Aim of the exercise - Output every record below exactly as it appears.

Supplied information -
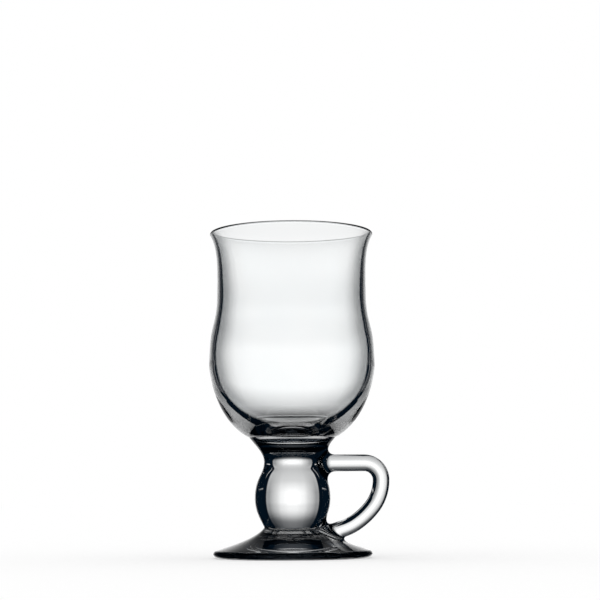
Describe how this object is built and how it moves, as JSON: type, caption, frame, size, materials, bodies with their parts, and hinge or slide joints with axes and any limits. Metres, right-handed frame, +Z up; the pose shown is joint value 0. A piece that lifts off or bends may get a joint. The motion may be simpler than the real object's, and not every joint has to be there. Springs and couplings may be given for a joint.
{
  "type": "irish coffee glass mug",
  "caption": "Footed clear glass mug for hot drinks: waisted, flared bowl on a solid knopped stem, spreading round foot and a small rod handle bridging stem and foot.",
  "frame": {"origin": "centre of the foot's standing ring, on the table and on the axis of the mug", "axes": "+Z up along the axis of the mug, +X from the axis towards the handle"},
  "size_m": [0.0827, 0.0764, 0.1503],
  "materials": {
    "bowl_glass": "clear soda-lime glass, fire-polished",
    "stem_glass": "clear soda-lime glass, fire-polished, solid",
    "foot_glass": "clear soda-lime glass, fire-polished, standing ring slightly worn",
    "handle_glass": "clear soda-lime glass rod, fire-polished"
  },
  "bodies": {
    "root": {"bowl": "bowl_glass", "stem": "stem_glass", "foot": "foot_glass", "handle": "handle_glass"}
  },
  "joints": []
}
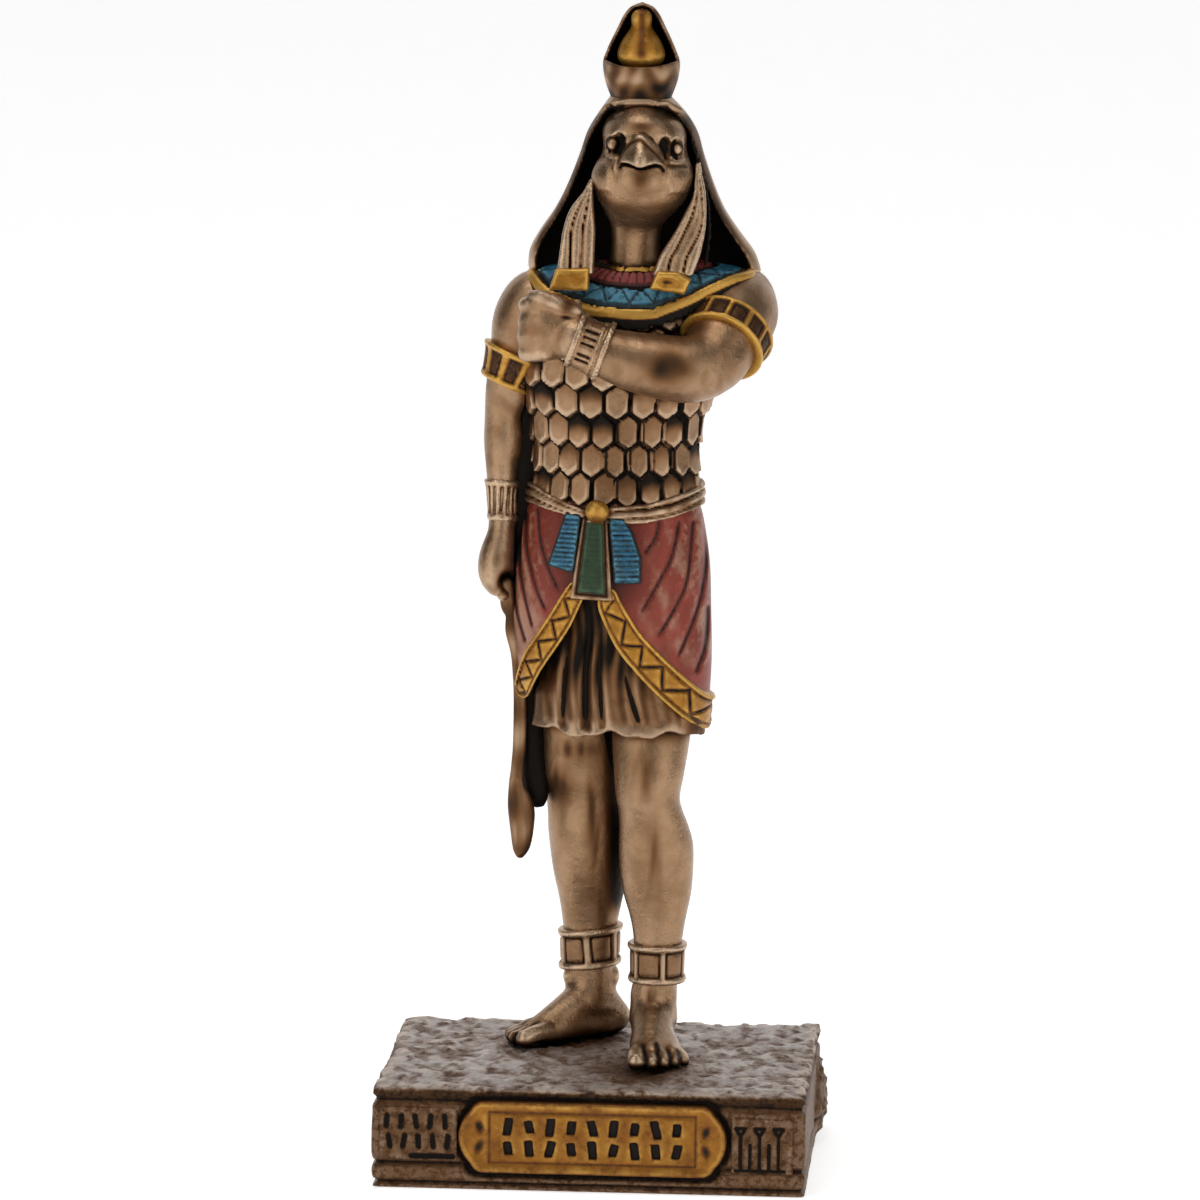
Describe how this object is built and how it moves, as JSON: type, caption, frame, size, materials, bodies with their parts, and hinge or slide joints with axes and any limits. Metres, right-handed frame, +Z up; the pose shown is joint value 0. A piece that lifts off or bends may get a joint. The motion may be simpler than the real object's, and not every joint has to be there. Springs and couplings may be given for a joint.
{
  "type": "falcon-headed god figure",
  "caption": "Standing falcon-headed god in crown, headcloth, scale corselet and kilt, with a sickle sword at one side, cast with a carved rectangular plinth.",
  "frame": {"origin": "centre of the plinth's underside, the chips and the lump on its side left out", "axes": "+Z up through the figure, -Y the way the figure faces, +X the viewer's right"},
  "size_m": [0.0342, 0.0272, 0.09],
  "materials": {
    "bronze": "satin cold-cast bronze with dark wash in the recesses",
    "plinth_bronze": "rough cold-cast bronze, stone-like on top",
    "gold_paint": "hand-painted gold, slightly worn",
    "blue_paint": "hand-painted blue over bronze, worn at the edges",
    "red_paint": "hand-painted red over bronze, worn at the ridges",
    "green_paint": "hand-painted green over bronze"
  },
  "bodies": {
    "root": {"plinth": "plinth_bronze", "falcon_figure": "bronze"}
  },
  "joints": []
}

Task answer -
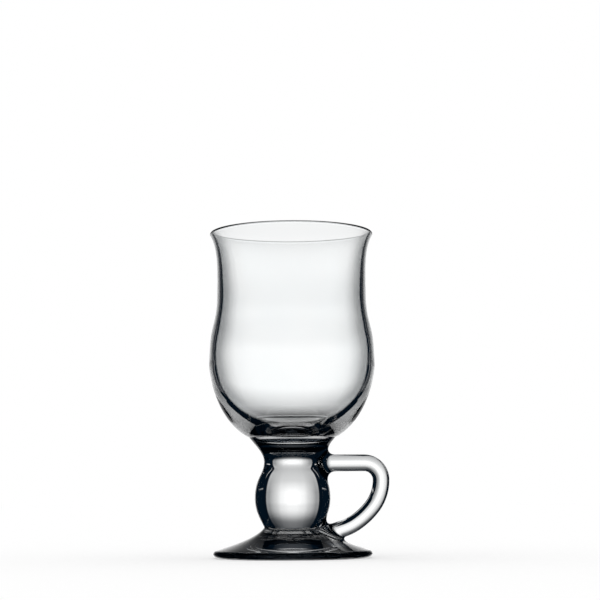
Describe how this object is built and how it moves, as JSON: type, caption, frame, size, materials, bodies with their parts, and hinge or slide joints with axes and any limits. Metres, right-handed frame, +Z up; the pose shown is joint value 0. A piece that lifts off or bends may get a joint. The motion may be simpler than the real object's, and not every joint has to be there. Springs and couplings may be given for a joint.
{
  "type": "irish coffee glass mug",
  "caption": "Footed clear glass mug for hot drinks: waisted, flared bowl on a solid knopped stem, spreading round foot and a small rod handle bridging stem and foot.",
  "frame": {"origin": "centre of the foot's standing ring, on the table and on the axis of the mug", "axes": "+Z up along the axis of the mug, +X from the axis towards the handle"},
  "size_m": [0.0827, 0.0764, 0.1503],
  "materials": {
    "bowl_glass": "clear soda-lime glass, fire-polished",
    "stem_glass": "clear soda-lime glass, fire-polished, solid",
    "foot_glass": "clear soda-lime glass, fire-polished, standing ring slightly worn",
    "handle_glass": "clear soda-lime glass rod, fire-polished"
  },
  "bodies": {
    "root": {"bowl": "bowl_glass", "stem": "stem_glass", "foot": "foot_glass", "handle": "handle_glass"}
  },
  "joints": []
}
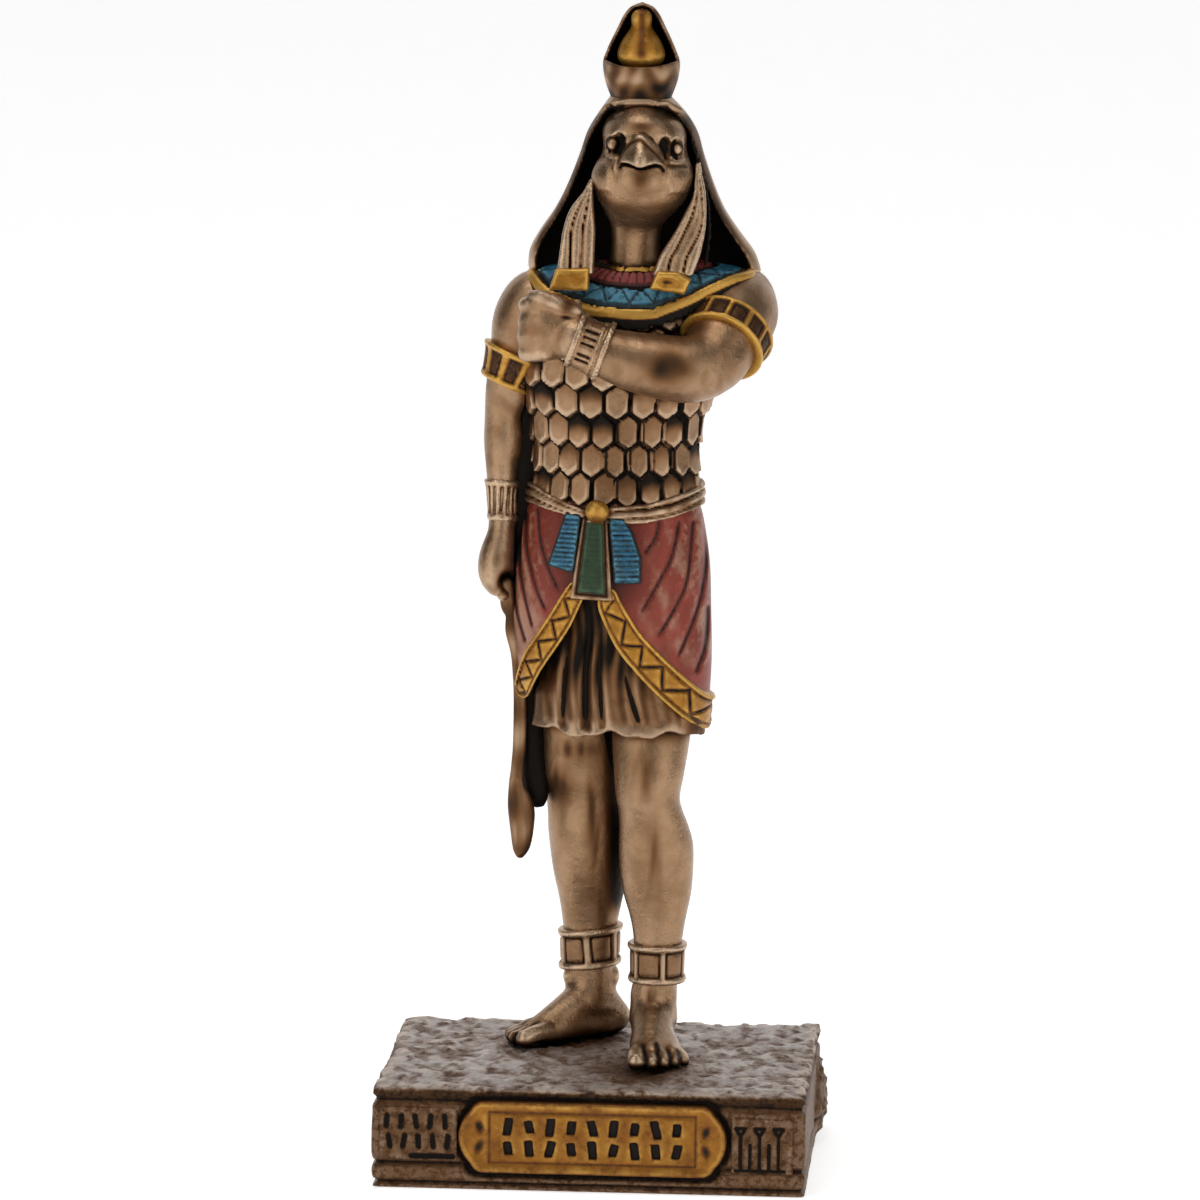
Describe how this object is built and how it moves, as JSON: type, caption, frame, size, materials, bodies with their parts, and hinge or slide joints with axes and any limits. Metres, right-handed frame, +Z up; the pose shown is joint value 0. A piece that lifts off or bends may get a joint. The motion may be simpler than the real object's, and not every joint has to be there. Springs and couplings may be given for a joint.
{
  "type": "falcon-headed god figure",
  "caption": "Standing falcon-headed god in crown, headcloth, scale corselet and kilt, with a sickle sword at one side, cast with a carved rectangular plinth.",
  "frame": {"origin": "centre of the plinth's underside, the chips and the lump on its side left out", "axes": "+Z up through the figure, -Y the way the figure faces, +X the viewer's right"},
  "size_m": [0.0342, 0.0272, 0.09],
  "materials": {
    "bronze": "satin cold-cast bronze with dark wash in the recesses",
    "plinth_bronze": "rough cold-cast bronze, stone-like on top",
    "gold_paint": "hand-painted gold, slightly worn",
    "blue_paint": "hand-painted blue over bronze, worn at the edges",
    "red_paint": "hand-painted red over bronze, worn at the ridges",
    "green_paint": "hand-painted green over bronze"
  },
  "bodies": {
    "root": {"plinth": "plinth_bronze", "falcon_figure": "bronze"}
  },
  "joints": []
}